In this course, you will use your current jewellery skills to explore how the notion of attachment can be applied to jewellery making to incorporate non-metallic materials. You will examine how the gemstone, both semi-precious and artificial, can be invigorated and repositioned in a contemporary art jewellery context. You will first investigate methods of stone setting and you will then extend this knowledge by experimenting with different ways of attaching non-metal to metal.
You will develop your own personal approaches to the inclusion of other materials in jewellery objects and you will look at how the found object can extend the meaning of the work. You will rethink historical and cultural perceptions of jewellery value through the making of new jewellery works.
This course is suited to students from Gold & Silversmithing and those who have taken the elective Jewellery Fundamentals. You will need jewellery tools, PPE and materials including silver in this course, please email the Gold & Silversmithing Studio Leader for more details.
In this course you will develop an understanding of analogue and digital technologies focusing on intaglio etching, with an emphasis on photographic imagery and processes. Lectures and workshops will provide a mixture of theory and technical skills enabling you to produce works and reflect on the role of traditional and electronic print media in contemporary art. This will help you to expand the aesthetic and conceptual possibilities of your art practice.
In this course you will use your current Gold & Silversmithing skills to explore making and fabrication. You will examine how vessels and metals can be invigorated and repositioned in a contemporary context. You will first investigate and research methods of alloying sheet and wire and using both heat and cold joining to experiment with new methods of building original Silversmithing objects.
You will develop your own personal concepts and approaches to the Silversmithing object by rethinking historical and cultural perceptions of the vessel.
This course is suited to students from the Gold & Silversmithing studio area. You will need Gold & Silversmithing tools, PPE and materials in this course, please email the Gold & Silversmithing Studio Leader for more details.
So you want to be a Painter?
In this workshop, you will investigate the understanding of issues, strategies and processes used by painters. How do painters research and then produce resolved works? What processes do they use? How do they go about finding information both visual and literary to investigate the issues in their practice? We will investigate these issues in order for you to identify content and strategies in your own practice and to put them to use. How does a painter generate a practice so that it does not become repetitive and about style? How do you investigate the notion that each work has its own issues and its own solution? How is work presented and how does this affect content? What is the body of work that sits underneath a resolved work? The focus of this workshop will be to investigate these issues through the use of traditional media of works on paper, studies and painting, through time based practice and through ephemeral installations and objects.
You will experience a series of procedures and processes that will guide you towards an individual, sustainable practice that complements your fine art studio.
You will take part in trial installations, student presentations, appropriate gallery visits, individual and group tutorials.
In this course you will examine technical, historical and theoretical aspects of Sound Art practice.
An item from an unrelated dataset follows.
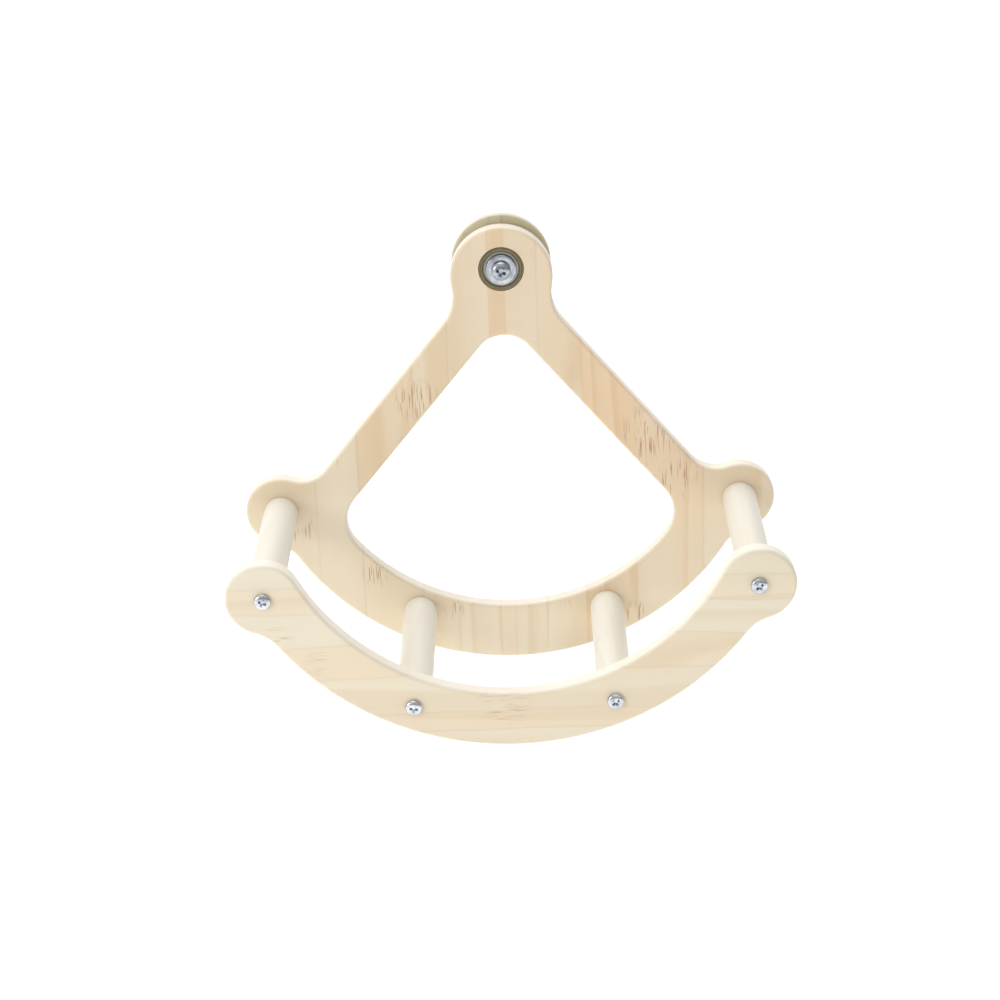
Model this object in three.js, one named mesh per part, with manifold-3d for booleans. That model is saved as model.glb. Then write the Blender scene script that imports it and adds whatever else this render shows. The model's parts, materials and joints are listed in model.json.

The course encourages you to develop skills in critical listening and a dialogue between your practice and the history of Sound Art, as they relate to installation, composition, performance and other audio modes of exhibition and distribution.
In this workshop course you will explore the drawing processes artists employ to develop their ideas in relation to the places we inhabit and encounter, ranging across personal, experiential, and social perceptions of space.
You will develop practical drawing-based methods to investigate small and large-scale forms, specific objects, spatial environments and actual locations in relation to your personal vision and individual studio and installation projects.
The Readymade, Recycled and Hybrid Object
This course uses the strategy of collage to create sculptural works from existing objects and materials. It involves deconstructing and reconstructing objects, connecting incongruous forms and creating new relationships between materials. You will be encouraged to collect and recycle your own materials. This workshop aims to give you the skills and hands-on experiencing to enable you to develop work with strong conceptual and sculptural properties whilst giving you the freedom and encouragement to develop your own projects. This will be supported by hands-on sessions exploring sculptural techniques and processes such as casting, joinery and welding.
In this course you will examine technical, historical and theoretical aspects of video art practice. The course encourages you to develop a critical dialogue between your studio practice and the language of video art, as they relate to installation and screening-based modes of exhibition. Technical skills include advanced camera use, lighting, performance and editing.
Wheel thrown ceramic form and glaze
In this ceramic course, you will be exploring the symbiotic relationship of wheel-thrown forms and glaze technology. Through a series of projects, you will use wheel forming techniques to develop a range of shapes that express a familial connection. Glaze research will further this personal approach with an investigation of materials that influence surface and additives that inspire glaze character. The course will promote an individual vision manifest as a group of new ceramic forms.
Working with Porcelain
In this ceramic course, you will work with and explore the unique qualities of porcelain. The fineness and tactility of this material allows for the production of smaller scale ceramics. You will engage in a series of projects and technical explorations that will generate a personalised vocabulary of porcelain textures and forms. You will begin with an intensive project that will promote you to be experimental and explorative with this material. You will then engage with a larger project, or series, where you will be able to synthesize these discoveries into a body of completed ceramic works.